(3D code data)
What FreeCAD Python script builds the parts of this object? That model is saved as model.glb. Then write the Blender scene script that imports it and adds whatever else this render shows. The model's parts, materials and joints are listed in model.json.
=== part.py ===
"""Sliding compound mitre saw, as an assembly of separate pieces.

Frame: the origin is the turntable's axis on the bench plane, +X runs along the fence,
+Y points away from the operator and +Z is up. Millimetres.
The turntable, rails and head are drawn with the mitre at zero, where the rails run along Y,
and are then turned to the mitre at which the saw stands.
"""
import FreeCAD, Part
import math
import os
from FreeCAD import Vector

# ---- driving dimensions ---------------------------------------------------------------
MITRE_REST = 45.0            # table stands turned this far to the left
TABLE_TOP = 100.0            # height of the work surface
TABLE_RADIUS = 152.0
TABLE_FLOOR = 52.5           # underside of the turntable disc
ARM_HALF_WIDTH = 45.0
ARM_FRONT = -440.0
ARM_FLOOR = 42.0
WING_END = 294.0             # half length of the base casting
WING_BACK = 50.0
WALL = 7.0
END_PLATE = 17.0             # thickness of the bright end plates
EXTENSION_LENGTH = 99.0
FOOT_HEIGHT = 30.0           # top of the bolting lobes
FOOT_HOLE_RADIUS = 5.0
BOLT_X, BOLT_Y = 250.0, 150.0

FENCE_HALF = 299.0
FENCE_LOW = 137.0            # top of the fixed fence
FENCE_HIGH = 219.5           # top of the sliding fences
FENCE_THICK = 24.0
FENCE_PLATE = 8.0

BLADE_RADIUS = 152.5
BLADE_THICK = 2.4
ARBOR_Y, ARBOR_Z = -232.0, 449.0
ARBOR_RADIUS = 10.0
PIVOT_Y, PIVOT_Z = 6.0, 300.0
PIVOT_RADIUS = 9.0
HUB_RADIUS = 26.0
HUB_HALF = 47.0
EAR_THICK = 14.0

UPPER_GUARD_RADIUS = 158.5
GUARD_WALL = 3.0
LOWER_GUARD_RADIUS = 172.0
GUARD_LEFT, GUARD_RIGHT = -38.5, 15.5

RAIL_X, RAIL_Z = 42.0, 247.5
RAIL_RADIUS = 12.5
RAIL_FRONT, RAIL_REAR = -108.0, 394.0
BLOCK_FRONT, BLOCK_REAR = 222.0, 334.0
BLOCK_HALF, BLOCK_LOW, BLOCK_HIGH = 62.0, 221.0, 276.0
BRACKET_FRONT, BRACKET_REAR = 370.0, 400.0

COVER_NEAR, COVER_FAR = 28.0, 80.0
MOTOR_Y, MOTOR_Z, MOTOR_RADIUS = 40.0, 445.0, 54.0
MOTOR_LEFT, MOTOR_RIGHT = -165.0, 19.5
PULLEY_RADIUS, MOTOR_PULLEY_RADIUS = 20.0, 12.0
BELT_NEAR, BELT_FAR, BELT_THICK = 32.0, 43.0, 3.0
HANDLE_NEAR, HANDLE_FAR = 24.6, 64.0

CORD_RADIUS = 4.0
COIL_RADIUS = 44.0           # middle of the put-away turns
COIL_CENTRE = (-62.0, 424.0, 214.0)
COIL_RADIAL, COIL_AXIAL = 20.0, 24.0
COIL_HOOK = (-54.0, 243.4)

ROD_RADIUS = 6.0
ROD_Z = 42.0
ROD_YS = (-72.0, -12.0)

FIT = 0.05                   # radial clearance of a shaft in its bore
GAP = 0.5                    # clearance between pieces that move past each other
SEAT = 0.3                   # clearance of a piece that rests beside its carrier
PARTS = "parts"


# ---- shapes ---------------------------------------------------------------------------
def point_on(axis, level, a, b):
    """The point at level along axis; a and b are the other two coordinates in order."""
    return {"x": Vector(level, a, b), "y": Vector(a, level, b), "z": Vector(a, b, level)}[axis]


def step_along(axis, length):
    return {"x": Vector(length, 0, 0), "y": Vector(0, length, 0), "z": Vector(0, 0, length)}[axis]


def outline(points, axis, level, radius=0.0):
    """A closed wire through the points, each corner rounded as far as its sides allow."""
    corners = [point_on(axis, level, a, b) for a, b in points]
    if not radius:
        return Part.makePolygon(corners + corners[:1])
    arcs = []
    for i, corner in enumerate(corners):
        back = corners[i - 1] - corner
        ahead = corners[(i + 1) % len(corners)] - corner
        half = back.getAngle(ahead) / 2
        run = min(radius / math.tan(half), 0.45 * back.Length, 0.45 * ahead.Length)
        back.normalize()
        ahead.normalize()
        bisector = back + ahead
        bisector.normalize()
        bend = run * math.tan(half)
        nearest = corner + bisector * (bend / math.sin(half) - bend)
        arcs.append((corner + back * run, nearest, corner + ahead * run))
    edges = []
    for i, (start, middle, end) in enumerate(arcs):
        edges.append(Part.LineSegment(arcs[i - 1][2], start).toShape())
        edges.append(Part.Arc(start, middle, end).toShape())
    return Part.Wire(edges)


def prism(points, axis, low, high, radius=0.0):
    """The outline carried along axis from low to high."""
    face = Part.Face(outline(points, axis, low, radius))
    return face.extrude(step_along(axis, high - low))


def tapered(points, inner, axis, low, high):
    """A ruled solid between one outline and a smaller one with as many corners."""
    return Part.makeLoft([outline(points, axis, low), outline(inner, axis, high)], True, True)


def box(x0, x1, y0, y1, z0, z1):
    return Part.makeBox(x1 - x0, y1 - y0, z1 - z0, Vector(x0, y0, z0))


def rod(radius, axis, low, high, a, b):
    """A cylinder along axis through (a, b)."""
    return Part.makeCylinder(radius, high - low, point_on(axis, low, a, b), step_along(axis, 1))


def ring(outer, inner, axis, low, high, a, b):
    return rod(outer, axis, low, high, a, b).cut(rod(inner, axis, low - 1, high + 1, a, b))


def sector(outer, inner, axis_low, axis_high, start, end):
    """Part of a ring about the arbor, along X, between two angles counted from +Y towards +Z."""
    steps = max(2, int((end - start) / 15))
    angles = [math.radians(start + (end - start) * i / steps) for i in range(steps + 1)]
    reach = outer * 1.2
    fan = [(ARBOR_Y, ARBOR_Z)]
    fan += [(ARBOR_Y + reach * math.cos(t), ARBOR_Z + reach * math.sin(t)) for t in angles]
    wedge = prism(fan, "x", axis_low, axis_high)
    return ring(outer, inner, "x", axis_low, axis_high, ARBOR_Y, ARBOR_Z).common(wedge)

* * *

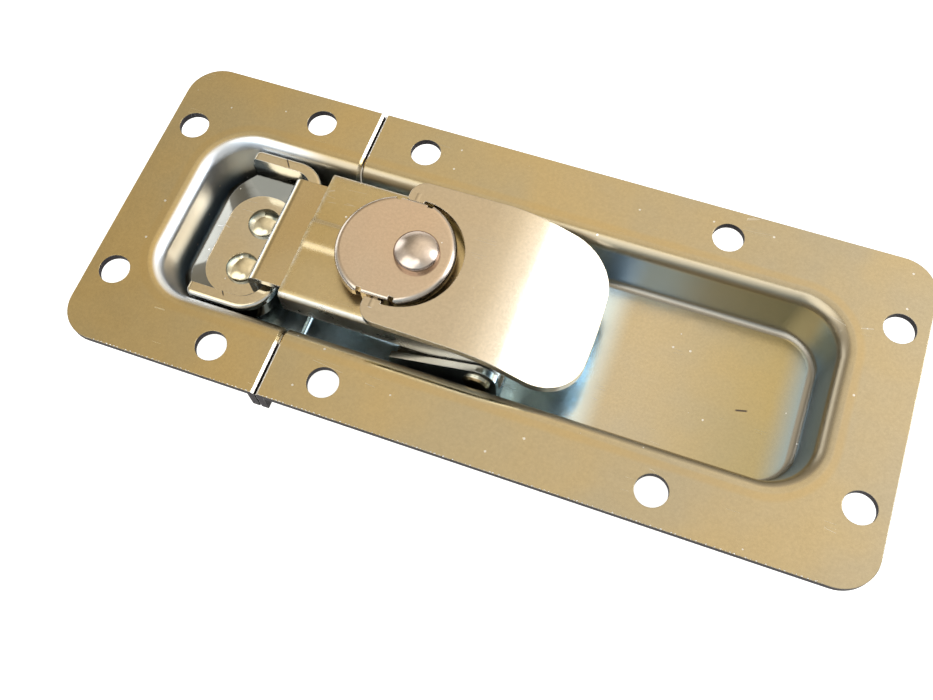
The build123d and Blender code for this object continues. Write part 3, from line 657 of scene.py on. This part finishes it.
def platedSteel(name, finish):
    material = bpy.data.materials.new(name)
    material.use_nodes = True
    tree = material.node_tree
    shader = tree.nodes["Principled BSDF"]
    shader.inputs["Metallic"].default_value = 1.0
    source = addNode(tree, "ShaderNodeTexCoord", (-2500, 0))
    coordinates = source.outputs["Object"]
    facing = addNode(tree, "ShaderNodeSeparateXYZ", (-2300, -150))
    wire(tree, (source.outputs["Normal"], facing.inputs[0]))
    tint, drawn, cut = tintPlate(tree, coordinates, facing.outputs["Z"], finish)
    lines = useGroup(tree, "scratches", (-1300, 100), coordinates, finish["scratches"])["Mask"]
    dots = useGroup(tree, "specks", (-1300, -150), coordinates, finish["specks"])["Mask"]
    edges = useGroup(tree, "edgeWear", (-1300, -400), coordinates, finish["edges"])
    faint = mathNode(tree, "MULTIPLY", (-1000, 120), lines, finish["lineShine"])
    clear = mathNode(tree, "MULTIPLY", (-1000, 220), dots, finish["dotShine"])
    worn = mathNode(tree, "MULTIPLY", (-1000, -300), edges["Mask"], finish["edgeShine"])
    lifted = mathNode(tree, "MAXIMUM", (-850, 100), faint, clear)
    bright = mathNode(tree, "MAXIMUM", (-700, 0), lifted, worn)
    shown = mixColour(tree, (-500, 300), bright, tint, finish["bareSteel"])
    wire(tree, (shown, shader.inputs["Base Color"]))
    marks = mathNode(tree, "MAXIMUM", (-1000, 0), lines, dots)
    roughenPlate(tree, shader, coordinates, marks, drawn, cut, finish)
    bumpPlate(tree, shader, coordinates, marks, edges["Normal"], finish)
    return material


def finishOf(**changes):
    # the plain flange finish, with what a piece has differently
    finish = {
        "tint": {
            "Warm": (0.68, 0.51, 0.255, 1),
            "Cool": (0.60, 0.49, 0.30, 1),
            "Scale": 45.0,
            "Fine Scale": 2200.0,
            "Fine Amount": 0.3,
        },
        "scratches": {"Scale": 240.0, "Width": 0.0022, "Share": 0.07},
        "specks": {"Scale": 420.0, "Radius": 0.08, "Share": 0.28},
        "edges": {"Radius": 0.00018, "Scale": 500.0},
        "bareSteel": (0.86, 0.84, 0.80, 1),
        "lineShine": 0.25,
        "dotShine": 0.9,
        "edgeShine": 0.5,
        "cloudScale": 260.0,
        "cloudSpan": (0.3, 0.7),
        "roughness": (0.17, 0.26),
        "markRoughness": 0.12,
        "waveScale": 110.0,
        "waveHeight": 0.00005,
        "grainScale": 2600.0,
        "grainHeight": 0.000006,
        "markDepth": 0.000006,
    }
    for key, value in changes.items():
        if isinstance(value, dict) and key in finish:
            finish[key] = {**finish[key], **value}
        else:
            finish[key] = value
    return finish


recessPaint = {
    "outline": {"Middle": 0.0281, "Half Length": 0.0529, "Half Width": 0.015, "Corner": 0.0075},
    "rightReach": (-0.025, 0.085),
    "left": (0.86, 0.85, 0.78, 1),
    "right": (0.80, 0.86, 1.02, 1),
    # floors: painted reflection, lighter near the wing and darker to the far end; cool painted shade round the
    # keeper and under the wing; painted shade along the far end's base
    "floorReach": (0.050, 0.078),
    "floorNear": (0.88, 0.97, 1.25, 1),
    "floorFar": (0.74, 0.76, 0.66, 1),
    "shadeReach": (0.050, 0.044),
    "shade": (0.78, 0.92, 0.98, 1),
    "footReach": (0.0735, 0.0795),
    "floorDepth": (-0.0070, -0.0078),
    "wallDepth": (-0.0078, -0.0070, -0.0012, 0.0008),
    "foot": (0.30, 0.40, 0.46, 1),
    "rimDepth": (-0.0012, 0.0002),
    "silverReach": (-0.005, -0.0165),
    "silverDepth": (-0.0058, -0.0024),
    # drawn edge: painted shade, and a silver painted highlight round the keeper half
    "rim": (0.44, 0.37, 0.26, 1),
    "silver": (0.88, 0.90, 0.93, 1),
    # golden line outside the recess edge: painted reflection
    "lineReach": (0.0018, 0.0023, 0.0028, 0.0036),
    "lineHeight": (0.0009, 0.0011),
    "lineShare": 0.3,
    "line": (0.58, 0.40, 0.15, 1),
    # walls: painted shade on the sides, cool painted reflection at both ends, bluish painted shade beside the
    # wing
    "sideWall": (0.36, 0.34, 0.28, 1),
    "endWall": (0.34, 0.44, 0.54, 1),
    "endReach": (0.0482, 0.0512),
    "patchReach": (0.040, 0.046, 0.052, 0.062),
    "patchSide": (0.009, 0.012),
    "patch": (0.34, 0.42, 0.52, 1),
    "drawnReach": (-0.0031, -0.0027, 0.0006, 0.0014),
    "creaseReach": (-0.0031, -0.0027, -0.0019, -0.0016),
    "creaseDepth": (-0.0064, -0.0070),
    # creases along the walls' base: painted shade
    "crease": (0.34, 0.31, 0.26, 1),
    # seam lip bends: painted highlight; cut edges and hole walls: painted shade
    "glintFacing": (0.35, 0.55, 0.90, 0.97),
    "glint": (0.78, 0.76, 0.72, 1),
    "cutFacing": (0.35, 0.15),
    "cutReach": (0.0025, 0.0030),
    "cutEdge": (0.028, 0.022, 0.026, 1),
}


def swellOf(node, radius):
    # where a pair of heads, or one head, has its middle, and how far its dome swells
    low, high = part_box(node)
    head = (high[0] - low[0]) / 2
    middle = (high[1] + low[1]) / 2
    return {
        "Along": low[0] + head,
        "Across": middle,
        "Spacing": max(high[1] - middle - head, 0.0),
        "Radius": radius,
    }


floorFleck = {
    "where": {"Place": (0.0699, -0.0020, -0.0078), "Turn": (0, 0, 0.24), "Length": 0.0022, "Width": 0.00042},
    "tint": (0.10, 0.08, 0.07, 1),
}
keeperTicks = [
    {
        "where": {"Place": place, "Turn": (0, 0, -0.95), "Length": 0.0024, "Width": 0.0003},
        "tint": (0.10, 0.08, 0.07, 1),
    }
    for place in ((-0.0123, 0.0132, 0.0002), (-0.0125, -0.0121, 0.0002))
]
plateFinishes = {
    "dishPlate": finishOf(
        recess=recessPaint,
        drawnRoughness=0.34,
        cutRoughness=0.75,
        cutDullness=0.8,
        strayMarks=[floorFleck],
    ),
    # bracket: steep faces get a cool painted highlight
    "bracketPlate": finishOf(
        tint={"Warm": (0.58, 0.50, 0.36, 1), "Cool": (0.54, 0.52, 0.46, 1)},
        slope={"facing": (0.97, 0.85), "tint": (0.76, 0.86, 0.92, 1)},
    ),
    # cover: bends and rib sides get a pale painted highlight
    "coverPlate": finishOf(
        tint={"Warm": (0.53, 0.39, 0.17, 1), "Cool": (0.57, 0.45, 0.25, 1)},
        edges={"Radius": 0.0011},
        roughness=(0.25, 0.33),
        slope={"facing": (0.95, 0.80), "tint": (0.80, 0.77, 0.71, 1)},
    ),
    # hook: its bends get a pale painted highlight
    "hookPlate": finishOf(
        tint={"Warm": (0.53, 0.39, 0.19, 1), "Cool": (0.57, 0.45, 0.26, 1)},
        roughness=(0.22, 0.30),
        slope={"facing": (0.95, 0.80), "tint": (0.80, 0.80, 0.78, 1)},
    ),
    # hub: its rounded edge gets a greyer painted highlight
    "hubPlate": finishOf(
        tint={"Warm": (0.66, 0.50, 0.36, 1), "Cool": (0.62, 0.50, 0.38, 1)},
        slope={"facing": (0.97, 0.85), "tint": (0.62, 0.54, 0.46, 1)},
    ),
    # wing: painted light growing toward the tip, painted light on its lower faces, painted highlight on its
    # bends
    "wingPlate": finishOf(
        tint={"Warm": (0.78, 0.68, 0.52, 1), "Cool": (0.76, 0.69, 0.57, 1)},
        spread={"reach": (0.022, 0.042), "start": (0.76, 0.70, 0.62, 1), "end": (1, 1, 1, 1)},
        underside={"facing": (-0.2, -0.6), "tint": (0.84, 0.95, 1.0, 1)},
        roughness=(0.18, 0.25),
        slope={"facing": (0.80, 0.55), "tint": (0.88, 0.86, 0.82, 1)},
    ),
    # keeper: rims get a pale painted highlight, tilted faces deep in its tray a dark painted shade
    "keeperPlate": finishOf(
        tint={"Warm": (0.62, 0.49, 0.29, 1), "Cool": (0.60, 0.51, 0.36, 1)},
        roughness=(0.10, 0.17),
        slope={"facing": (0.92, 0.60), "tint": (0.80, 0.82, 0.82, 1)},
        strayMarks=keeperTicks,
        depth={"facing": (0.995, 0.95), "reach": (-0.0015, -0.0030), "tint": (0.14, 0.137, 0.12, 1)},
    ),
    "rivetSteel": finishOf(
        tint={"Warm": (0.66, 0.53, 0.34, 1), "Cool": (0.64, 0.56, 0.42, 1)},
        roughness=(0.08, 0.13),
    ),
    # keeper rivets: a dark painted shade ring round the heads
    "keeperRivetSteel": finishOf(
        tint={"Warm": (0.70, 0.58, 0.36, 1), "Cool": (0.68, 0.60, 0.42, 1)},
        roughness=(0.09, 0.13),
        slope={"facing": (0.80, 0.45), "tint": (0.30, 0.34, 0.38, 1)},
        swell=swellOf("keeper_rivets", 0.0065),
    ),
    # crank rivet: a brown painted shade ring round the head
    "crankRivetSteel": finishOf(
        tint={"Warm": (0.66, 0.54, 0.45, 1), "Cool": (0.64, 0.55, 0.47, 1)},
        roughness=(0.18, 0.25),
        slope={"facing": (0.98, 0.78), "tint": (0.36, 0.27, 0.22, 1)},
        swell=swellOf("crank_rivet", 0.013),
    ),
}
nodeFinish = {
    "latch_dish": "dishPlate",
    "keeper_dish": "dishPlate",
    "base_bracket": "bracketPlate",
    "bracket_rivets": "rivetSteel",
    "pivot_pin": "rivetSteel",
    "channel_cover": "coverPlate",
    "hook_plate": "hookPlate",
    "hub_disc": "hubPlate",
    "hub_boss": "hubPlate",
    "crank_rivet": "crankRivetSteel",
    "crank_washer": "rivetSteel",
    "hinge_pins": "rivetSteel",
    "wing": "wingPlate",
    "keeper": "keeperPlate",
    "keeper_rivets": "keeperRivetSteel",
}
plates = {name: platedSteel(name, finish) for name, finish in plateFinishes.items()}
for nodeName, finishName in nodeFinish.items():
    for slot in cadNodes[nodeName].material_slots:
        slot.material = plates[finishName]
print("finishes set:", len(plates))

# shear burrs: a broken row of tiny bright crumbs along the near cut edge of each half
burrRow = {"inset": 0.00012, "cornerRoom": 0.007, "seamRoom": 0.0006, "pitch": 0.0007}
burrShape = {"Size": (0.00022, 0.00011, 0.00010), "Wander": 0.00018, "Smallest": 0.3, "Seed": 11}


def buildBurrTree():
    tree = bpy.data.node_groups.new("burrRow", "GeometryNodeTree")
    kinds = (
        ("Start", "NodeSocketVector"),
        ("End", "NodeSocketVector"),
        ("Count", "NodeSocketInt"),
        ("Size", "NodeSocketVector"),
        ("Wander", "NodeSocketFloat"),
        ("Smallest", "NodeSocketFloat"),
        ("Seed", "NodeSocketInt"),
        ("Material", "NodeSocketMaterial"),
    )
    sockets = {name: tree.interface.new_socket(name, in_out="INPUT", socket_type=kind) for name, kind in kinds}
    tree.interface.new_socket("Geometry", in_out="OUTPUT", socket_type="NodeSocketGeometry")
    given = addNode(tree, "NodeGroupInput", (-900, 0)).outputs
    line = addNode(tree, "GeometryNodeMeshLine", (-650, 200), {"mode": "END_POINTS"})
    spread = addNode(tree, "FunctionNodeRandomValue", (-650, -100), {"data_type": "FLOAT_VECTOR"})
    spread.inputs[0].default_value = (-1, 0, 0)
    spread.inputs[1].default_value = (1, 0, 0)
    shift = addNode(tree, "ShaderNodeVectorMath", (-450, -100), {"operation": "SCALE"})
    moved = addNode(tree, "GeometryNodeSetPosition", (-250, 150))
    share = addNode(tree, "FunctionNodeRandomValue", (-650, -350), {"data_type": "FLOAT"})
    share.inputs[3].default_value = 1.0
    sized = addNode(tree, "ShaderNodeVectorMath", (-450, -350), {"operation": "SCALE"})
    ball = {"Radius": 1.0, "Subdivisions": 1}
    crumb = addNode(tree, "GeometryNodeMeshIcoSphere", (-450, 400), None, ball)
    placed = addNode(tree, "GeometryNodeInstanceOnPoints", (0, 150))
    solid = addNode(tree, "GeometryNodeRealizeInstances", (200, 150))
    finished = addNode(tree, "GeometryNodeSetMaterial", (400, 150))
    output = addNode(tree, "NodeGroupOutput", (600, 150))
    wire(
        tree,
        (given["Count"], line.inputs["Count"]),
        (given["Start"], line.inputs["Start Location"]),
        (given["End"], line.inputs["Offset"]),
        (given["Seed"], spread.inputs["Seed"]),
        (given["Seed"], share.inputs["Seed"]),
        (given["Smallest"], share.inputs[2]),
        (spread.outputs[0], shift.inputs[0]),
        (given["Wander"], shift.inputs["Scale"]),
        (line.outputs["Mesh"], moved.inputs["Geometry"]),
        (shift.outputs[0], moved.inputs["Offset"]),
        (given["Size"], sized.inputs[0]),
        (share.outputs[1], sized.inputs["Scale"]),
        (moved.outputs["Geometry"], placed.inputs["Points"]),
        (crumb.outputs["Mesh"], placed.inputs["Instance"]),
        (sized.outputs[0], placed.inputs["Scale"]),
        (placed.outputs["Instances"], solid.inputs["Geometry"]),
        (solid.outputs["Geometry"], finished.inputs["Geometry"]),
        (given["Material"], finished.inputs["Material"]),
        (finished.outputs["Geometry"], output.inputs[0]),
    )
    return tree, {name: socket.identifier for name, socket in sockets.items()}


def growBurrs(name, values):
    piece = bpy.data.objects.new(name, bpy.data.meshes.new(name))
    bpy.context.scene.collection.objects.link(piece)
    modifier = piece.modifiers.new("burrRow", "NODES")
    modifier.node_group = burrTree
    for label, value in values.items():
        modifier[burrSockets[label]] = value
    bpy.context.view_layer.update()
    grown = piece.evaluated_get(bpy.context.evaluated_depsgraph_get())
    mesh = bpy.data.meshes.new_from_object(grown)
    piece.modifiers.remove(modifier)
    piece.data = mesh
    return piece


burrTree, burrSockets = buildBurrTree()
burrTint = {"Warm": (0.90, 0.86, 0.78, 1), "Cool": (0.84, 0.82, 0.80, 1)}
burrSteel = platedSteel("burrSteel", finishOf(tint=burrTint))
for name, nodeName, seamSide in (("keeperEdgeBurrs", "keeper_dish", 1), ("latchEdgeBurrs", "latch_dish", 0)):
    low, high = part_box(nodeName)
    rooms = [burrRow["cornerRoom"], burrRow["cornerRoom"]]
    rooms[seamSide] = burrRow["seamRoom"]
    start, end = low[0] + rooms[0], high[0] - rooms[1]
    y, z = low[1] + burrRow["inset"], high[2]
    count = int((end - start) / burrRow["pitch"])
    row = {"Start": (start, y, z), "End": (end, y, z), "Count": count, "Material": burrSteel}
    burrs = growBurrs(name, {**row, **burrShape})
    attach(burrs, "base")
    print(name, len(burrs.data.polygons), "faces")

| Your goal |
In the entries above, find each line with the string "FreeCAD" and copy it.

| Correct answer |
What FreeCAD Python script builds the parts of this object? That model is saved as model.glb. Then write the Blender scene script that imports it and adds whatever else this render shows. The model's parts, materials and joints are listed in model.json.
import FreeCAD, Part
from FreeCAD import Vector